_TASK REQUIREMENTS_:
Please output the data below exactly as given, starting at its first line and stopping after the line that contains "const clearance = 0.3;".

=====

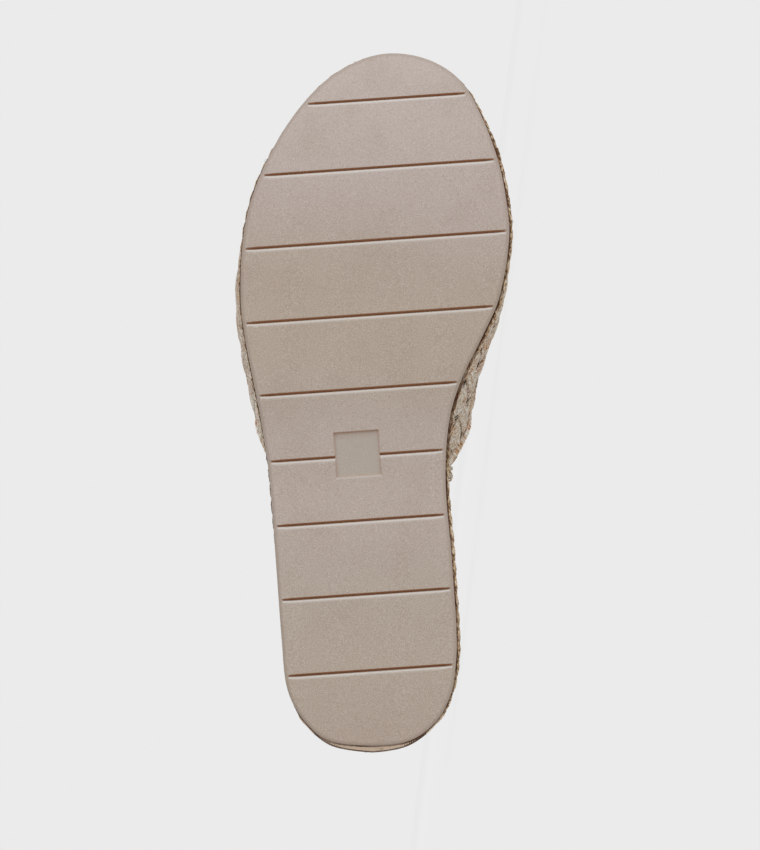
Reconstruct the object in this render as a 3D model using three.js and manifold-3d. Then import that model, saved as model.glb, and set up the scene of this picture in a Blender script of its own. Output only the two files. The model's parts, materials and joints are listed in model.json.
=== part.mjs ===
// A womens slip-on wedge shoe for the right foot: a closed-toe upper of plaited straw on a low wedge
// wound with rope, with a grooved rubber outsole. It lies on its inner side, with the sole upright.
import * as THREE from "three";
import { mergeVertices } from "three/addons/utils/BufferGeometryUtils.js";
import { ConvexHull } from "three/addons/math/ConvexHull.js";
import Module from "manifold-3d";

const wasm = await Module();
wasm.setup();

// Sizes in millimetres, as the shoe stands: X from heel to toe, Y to the inner side of the foot, Z up.
const clearance = 0.3;

// Sole
const soleLength = 252;
const ballWidth = 97.5;
const outsoleThickness = 4;
const outsoleEdge = 0.8;
const heelFlatEnd = 66;
const ballFlatStart = 138;
const ballFlatEnd = 188;
const archRise = 2.5;
const toeSpring = 10;
const springCurve = 1.8;

// Wedge, wound with rows of rope
const wedgeHeel = 44;
const wedgeForefoot = 22;
const wedgeSeatEnd = 52;
const wedgeRampEnd = 164;
const ropePitch = 5.5;
const ropeDepth = 1;
const ropeInner = 1.6;
const ropeOuter = 0.3;
const ropeHeel = 4.2;
const ropeToe = 0.5;
const wedgeTaper = 1.2;
const ropeJoin = 0.15;

// Insole
const insoleThickness = 3;
const insoleEdge = 0.8;
const insoleGap = 0.6;

// Upper
const wall = 2.4;
const upperInset = 2.5;
const instepHeight = 66;
const outerSwell = 5;
const innerSwell = 9.2;
const fullSwellWidth = 58;
const ridgeShift = 6;
const toplineSide = 98;
const throat = 138;
const toplineCurve = 1.15;
const stripRise = 1.2;
const bindingRise = 1.2;
const plaitsAlong = 10;
const plaitsAcross = 10;

// Grooves and the square recess in the tread
const grooveWidth = 1.1;
const grooveDepth = 1.2;
const grooveSkew = 4;
const grooveEnd = 1.6;
const grooveTaper = 7;
const grooveTip = 0.5;
const recessSide = 16.4;
const recessDepth = 0.8;
const recessPlace = 105.6;
const recessOff = -5.3;

// Weight of each material in grams per cubic centimetre, for the way the shoe lies
const density = { rubber: 1.2, rope: 0.3, leather: 0.9, straw: 0.3 };

// The shoe lies on a face that looks to its inner side, within this many degrees
const sideTilt = 25;

// How finely curves are divided, and how near two points are to be one
const outlineSteps = 48;
const lineSteps = 200;
const sectionSteps = 72;
const stepsPerPlait = 4;
const bindingSteps = 2;
const grooveEndTries = 4;
const samePoint = 1e-4;

// The tread's outline. at is a share of the sole length, outer and inner are shares of the ball width.
const outlineRows = [
  { at: 0, outer: 0, inner: 0 },
  { at: 0.005, outer: 0.146, inner: 0.127 },
  { at: 0.034, outer: 0.25, inner: 0.239 },
  { at: 0.063, outer: 0.299, inner: 0.284 },
  { at: 0.092, outer: 0.322, inner: 0.307 },
  { at: 0.15, outer: 0.336, inner: 0.318 },
  { at: 0.265, outer: 0.358, inner: 0.3 },
  { at: 0.381, outer: 0.382, inner: 0.277 },
  { at: 0.468, outer: 0.414, inner: 0.291 },
  { at: 0.526, outer: 0.443, inner: 0.336 },
  { at: 0.584, outer: 0.472, inner: 0.409 },
  { at: 0.642, outer: 0.489, inner: 0.475 },
  { at: 0.728, outer: 0.48, inner: 0.513 },
  { at: 0.786, outer: 0.449, inner: 0.502 },
  { at: 0.844, outer: 0.389, inner: 0.471 },
  { at: 0.902, outer: 0.303, inner: 0.415 },
  { at: 0.96, outer: 0.172, inner: 0.329 },
  { at: 0.988, outer: 0.056, inner: 0.226 },
  { at: 1, outer: -0.079, inner: 0.079 },
];

// How far the rope stands out past the tread. at is a share of the sole length, heel a share of
// ropeHeel, side a share of ropeInner or ropeOuter, and toe a share of ropeToe.
const ropeRows = [
  { at: 0, heel: 1, side: 0, toe: 0 },
  { at: 0.034, heel: 0.45, side: 0, toe: 0 },
  { at: 0.1, heel: 0.05, side: 0.85, toe: 0 },
  { at: 0.2, heel: 0, side: 1, toe: 0 },
  { at: 0.8, heel: 0, side: 1, toe: 0 },
  { at: 0.9, heel: 0, side: 0.7, toe: 0.2 },
  { at: 0.96, heel: 0, side: 0.1, toe: 1 },
  { at: 1, heel: 0, side: 0, toe: 1 },
];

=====

_EXERCISE OUTPUT_:
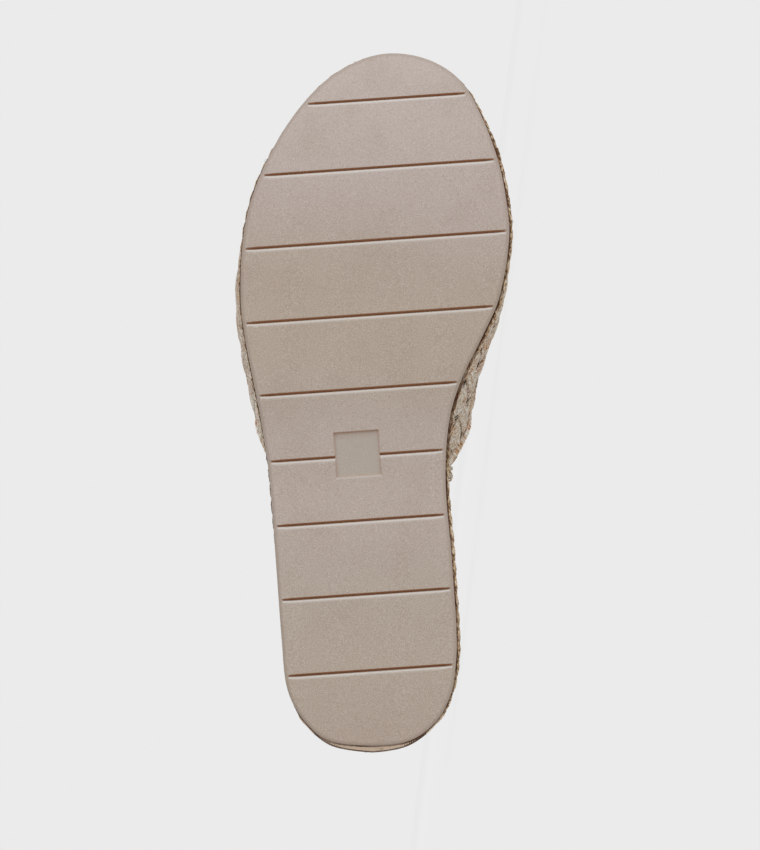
Reconstruct the object in this render as a 3D model using three.js and manifold-3d. Then import that model, saved as model.glb, and set up the scene of this picture in a Blender script of its own. Output only the two files. The model's parts, materials and joints are listed in model.json.
=== part.mjs ===
// A womens slip-on wedge shoe for the right foot: a closed-toe upper of plaited straw on a low wedge
// wound with rope, with a grooved rubber outsole. It lies on its inner side, with the sole upright.
import * as THREE from "three";
import { mergeVertices } from "three/addons/utils/BufferGeometryUtils.js";
import { ConvexHull } from "three/addons/math/ConvexHull.js";
import Module from "manifold-3d";

const wasm = await Module();
wasm.setup();

// Sizes in millimetres, as the shoe stands: X from heel to toe, Y to the inner side of the foot, Z up.
const clearance = 0.3;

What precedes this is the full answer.